The draft report recommended information security controls, claiming that there are sources of advice but none aimed to set a standard for information security.

The document also claimed not to be a "set of prescriptive guidance that must be implemented for security".

"In the highly individual world of the small business, there is no such thing."

“The standard sets forth a hierarchy of three categories of control, each detailing the basic principles of information security a micro, small or medium enterprise should pursue," the association wrote.

"Each principle is designed to minimise the administrative burden often associated with information security, focusing on the business processes that will best provide information security as opposed to bureaucracy.”

David Lacey, the association's director of research said organisations with fewer than 250 workers account for nearly all of Britain's workforce "yet SMEs often regard security as a grudge purchase or think that information security does not apply to me".

“The thinking behind this reflects the different attitudes between large corporate and small businesses," he said.

"Any [merchant] offering payment via credit card also needs to think about PCI DSS compliance."

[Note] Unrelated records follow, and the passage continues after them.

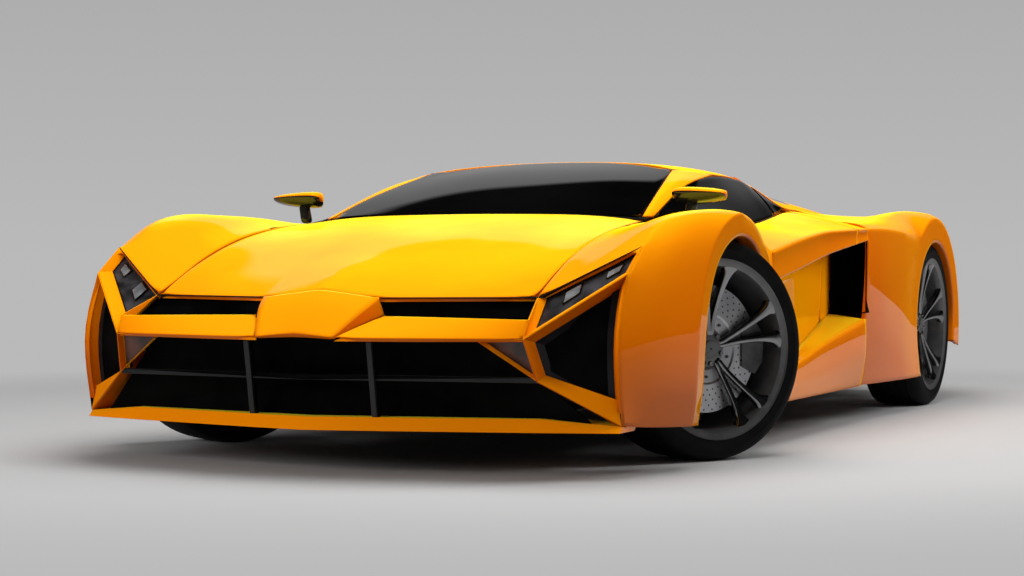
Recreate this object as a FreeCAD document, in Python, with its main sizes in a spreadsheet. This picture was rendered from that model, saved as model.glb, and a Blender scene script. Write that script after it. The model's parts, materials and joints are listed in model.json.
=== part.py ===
"""Electric hypercar: a low two-seat body with scissor doors, hinged front and rear lids,
steered front wheels and a flat battery floor.

Frame: millimetres, +Z up, nose towards -Y, the car's left side on +X, origin on the ground
under the middle of the overall length.
"""
import FreeCAD, Part
import math
import os

Vector = FreeCAD.Vector
doc = FreeCAD.newDocument("hypercar")

# ---------------------------------------------------------------- driving sizes
SIZES = (
    # name, value (mm or degrees)
    ("wheelbase", 2800),
    ("front_overhang", 1045),
    ("rear_overhang", 945),
    ("half_width", 1000),
    ("rear_half_width", 980),
    ("hub_height", 345),
    ("tyre_radius", 345),
    ("tyre_half_width", 120),
    ("rim_radius", 280),
    ("rim_barrel_radius", 250),
    ("front_wheel_inset", 150),
    ("rear_wheel_inset", 135),
    ("lid_inset", 370),
    ("crest_inset", 114),
    ("steer_at_rest", 31),
    ("arch_radius", 353),
    ("front_arch_band", 72),
    ("rear_arch_band", 105),
    ("well_radius", 378),
    ("well_depth", 470),
    ("well_edge_inset", 70),
    ("rail_inset", 410),
    ("liner_thickness", 8),
    ("well_step_height", 645),
    ("panel_gap", 6),
    ("running_gap", 0.3),
    ("floor_height", 125),
    ("floor_thickness", 35),
    ("glass_thickness", 6),
    ("roof_inset", 410),
    ("door_pivot_y", 200),
    ("door_pivot_z", 700),
    ("hinge_pin_radius", 12),
    ("hinge_boss_radius", 45),
    ("lid_pivot_y", 172),
    ("lid_pivot_z", 728),
    ("deck_pivot_z", 702),
    ("disc_radius", 200),
    ("disc_thickness", 30),
    ("hub_radius", 70),
    ("spoke_pairs", 5),
    ("battery_length", 470),
    ("battery_inset", 60),
    ("battery_height", 150),
    ("motor_radius", 130),
    ("plate_hole_spacing", 178),
    ("plate_hole_radius", 3),
    ("tow_hole_radius", 8),
    ("tow_hole_depth", 36),
)

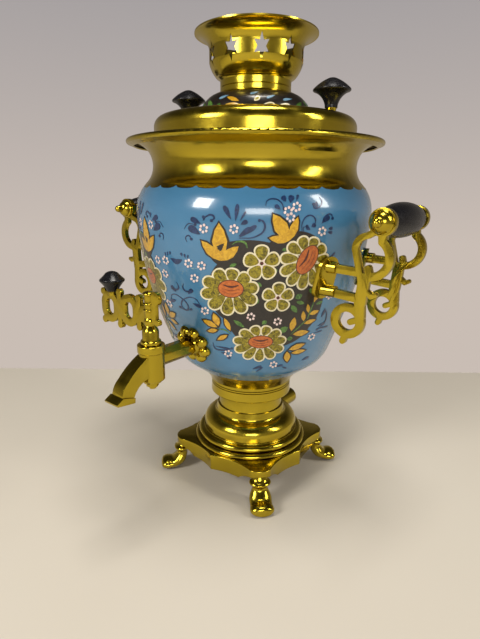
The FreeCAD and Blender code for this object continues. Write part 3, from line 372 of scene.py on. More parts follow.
def touch(shape, start, end, width):
    """A copy of a brush shape on the sheet, in mm, from its start to its end and so wide."""
    dx, dz = end[0] - start[0], end[1] - start[1]
    length = math.hypot(dx, dz)
    along, across = Vector((dx, 0, dz)) / length, Vector((dz, 0, -dx)) / length
    middle = Vector(((start[0] + end[0]) / 2, -SHEET_FRONT, (start[1] + end[1]) / 2))
    copy = shape.copy()
    copy.data = shape.data.copy()
    bpy.context.collection.objects.link(copy)
    frame_of = Matrix((across * width, Vector((0, 1, 0)), along * length)).transposed()
    copy.matrix_world = Matrix.Translation(middle * MM) @ (frame_of * MM).to_4x4()
    return copy


STROKE_SWELL = (0.25, 0.7, 1.0)
STROKE_END = 0.35
LEAF_SPINE = ((0, -0.5), (0, -0.25), (0, 0.02), (0, 0.3), (0, 0.5))
LEAF_SWELL = (0.04, 0.76, 1.0, 0.62, 0.02)


def ribbon(points, width, swell=None):
    """A long thin stroke through points on the sheet, in mm. It swells after its start and thins to its end."""
    nothing_chosen()
    bpy.ops.curve.primitive_bezier_curve_add()
    line = bpy.context.object
    spline = line.data.splines[0]
    spline.bezier_points.add(len(points) - 2)
    for i, (point, (x, z)) in enumerate(zip(spline.bezier_points, points)):
        point.co = Vector((x, z, 0)) * MM
        point.handle_left_type = point.handle_right_type = "AUTO"
        thick = STROKE_SWELL[min(i, 2)] if i < len(points) - 1 else STROKE_END
        point.radius = swell[i] if swell else thick
    line.data.dimensions = "2D"
    line.data.fill_mode = "NONE"
    line.data.resolution_u = 10
    line.data.extrude = 0
    line.data.bevel_mode = "OBJECT"
    line.data.bevel_object = ribbon_edge(width)
    bpy.ops.object.convert(target="MESH")
    line.rotation_euler = (math.pi / 2, 0, 0)
    line.location = (0, -SHEET_FRONT * MM, 0)
    return line


ribbon_edges = {}


def ribbon_edge(width):
    """The flat cross-section of a stroke: a straight line so wide, kept for the strokes that share it."""
    if width not in ribbon_edges:
        active = bpy.context.object
        bpy.ops.curve.primitive_bezier_curve_add()
        edge = bpy.context.object
        for point, x in zip(edge.data.splines[0].bezier_points, (-0.5, 0.5)):
            point.co = (x * width * MM, 0, 0)
            point.handle_left_type = point.handle_right_type = "VECTOR"
        edge.data.resolution_u = 1
        ribbon_edges[width] = edge
        edge.select_set(False)
        bpy.context.view_layer.objects.active = active
        active.select_set(True)
    return ribbon_edges[width]


leaf_touch = ribbon(LEAF_SPINE, 1.0, LEAF_SWELL)
leaf_touch.name = "leaf_touch"
leaf_touch.location = (0, 0, 0)
leaf_touch.scale = (1 / MM, 1 / MM, 1 / MM)
bpy.ops.object.transform_apply(location=True, rotation=True, scale=True)


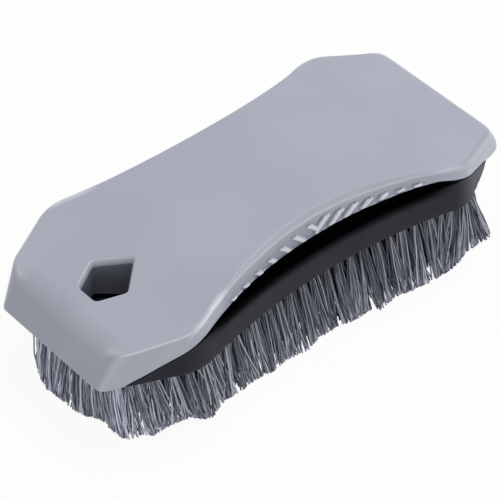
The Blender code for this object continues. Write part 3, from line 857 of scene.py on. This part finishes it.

He said there was a lot of information security guidance but it was spread around.

“It is focused at corporates or government where huge processes and large amounts of paperwork are the norm; and is often out of date and does not address current threats and security issues.”

Edy Almer, VP product management at Safend, said smaller organisations needed to take the same approach to security as larger enterprises.

"It marks a significant step in recognising and addressing the security issues within smaller [to] medium-sized businesses," Almer said.

“Organisations need to identify the problem areas surrounding information security and assign a person to be responsible for, and set policies to deal with, data protection.

"Businesses should ensure they are not sending sensitive data to third parties, always backing up their data, training all employees on the significance of a policy and putting technical controls in place to enforce the policy."

Almer said many British Government laws applied to smaller organisations as much as they did to enterprises. 

“The [association's] initiative of making the fruit of its hard work widely available under a Creative Common Licence is admirable and should be commended and encouraged.”

Andrew Maguire, director of business security marketing at BitDefender, said SMBs needed to think about protecting their secrets.

"Yes a virus is a pain to clean up, but more of an impact is the data that is trying to leave your perimeter," Maguire said.

“There is a breaking point for businesses of 15-20 staff, fewer than that and they can use consumer software as they do not need the complexity. The problem is a lot of SMEs do not know that they need to be compliant and we find that security is an after-thought.

"They do not want to deal with security and we are seeing no separation between the SME and the home-worker.”